Этот подход оказался удачным, я с большим успехом учила людей работать с их питомцами. И все же – новшества, которые я вводила, были минимальны, базовые же принципы оставались все теми же. Я все равно заставляла собаку делать то, что я хочу. Я чувствовала, что навязываю свою волю собаке, вместо того чтобы предложить ей выбор сделать что‑то добровольно. Идеи, которые все переменили, начали формироваться в конце 1980‑х годов.

К тому времени моя жизнь существенно переменилась. Я развелась с мужем, дети росли и готовились к поступлению в университет. Я и сама училась – изучала психологию и бихевиоризм (науку о поведении) в рамках курса литературы и социальных наук в Хамберсайдском университете. Из‑за развода я вынуждена была отказаться от участия в выставках собак. Только‑только я начала завоевывать уважение людей, что‑то стало получаться – и вот, все насмарку. Я была очень расстроена. Как было ни жаль, но мне пришлось отдать некоторых собак мужу.

У меня оставалось только шесть собак. К 1984 году, когда мы переехали в новый дом в Северном Линкольншире, на то, чтобы активно участвовать в выставках собак, у меня просто не оставалось времени. Приходилось много работать, чтобы обеспечить детей, а о том, чтобы с головой окунуться в выставочную деятельность или разведение собак, не могло быть и речи. Этот мир был для меня ограничен заботой о собственных собаках, а помимо того я работала в приюте для животных под названием «Джей Джи», да еще вела страничку в местной газете, посвященную домашним питомцам.

Моя страсть к собакам не угасала, разница лишь в том, что теперь она обрела иное русло.

Этому способствовали мои университетские занятия психологией.
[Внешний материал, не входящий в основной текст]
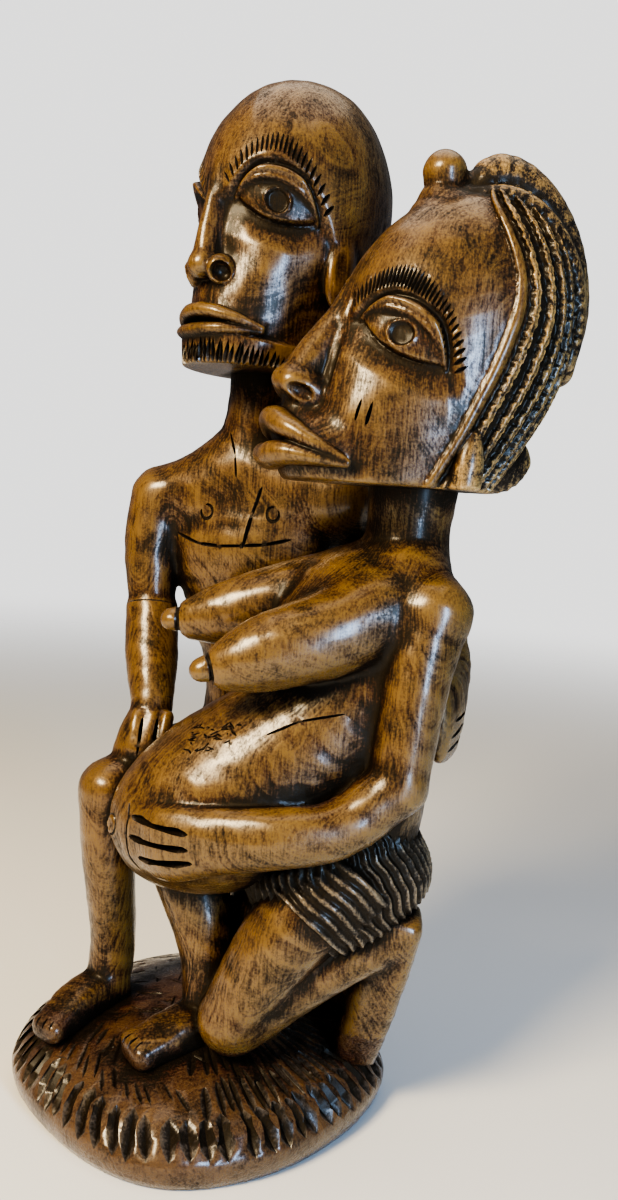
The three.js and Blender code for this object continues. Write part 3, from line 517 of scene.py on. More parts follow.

Особенно меня интересовали вопросы поведения. Я изучала труды И. П. Павлова, 3. Фрейда, Б. Ф. Скиннера и других признанных авторитетов в этой области. Читая их книги, я пришла к мысли, что собака, прыгая вверх, имеет цель установить иерархию и прыжками пытается указать подобающее вам место. Собака лает при виде приближающегося человека или чувствуя кого‑то у входной двери, потому что проверяет, нет ли опасности, охраняет жилище и верит, что она – вожак.

Я поняла и приняла объяснение «тревоги расставания». Бихевиористы полагали, что собака, оставшись одна, грызет мебель и разрушает дом потому, что расставание с хозяином для нее – стресс. Все это имело смысл и давало богатую пищу для размышлений. Но мне казалось, что в их рассуждениях отсутствует какое‑то звено. Меня мучил вопрос: как это получается? Откуда собака все это узнает? Мне казалось безумием даже спрашивать себя об этом – и все же: как это получается, почему собака настолько подчинена владельцу, что испытывает сильнейшую тревогу в его отсутствие? Тогда я этого не знала и рассматривала ситуацию не с того конца.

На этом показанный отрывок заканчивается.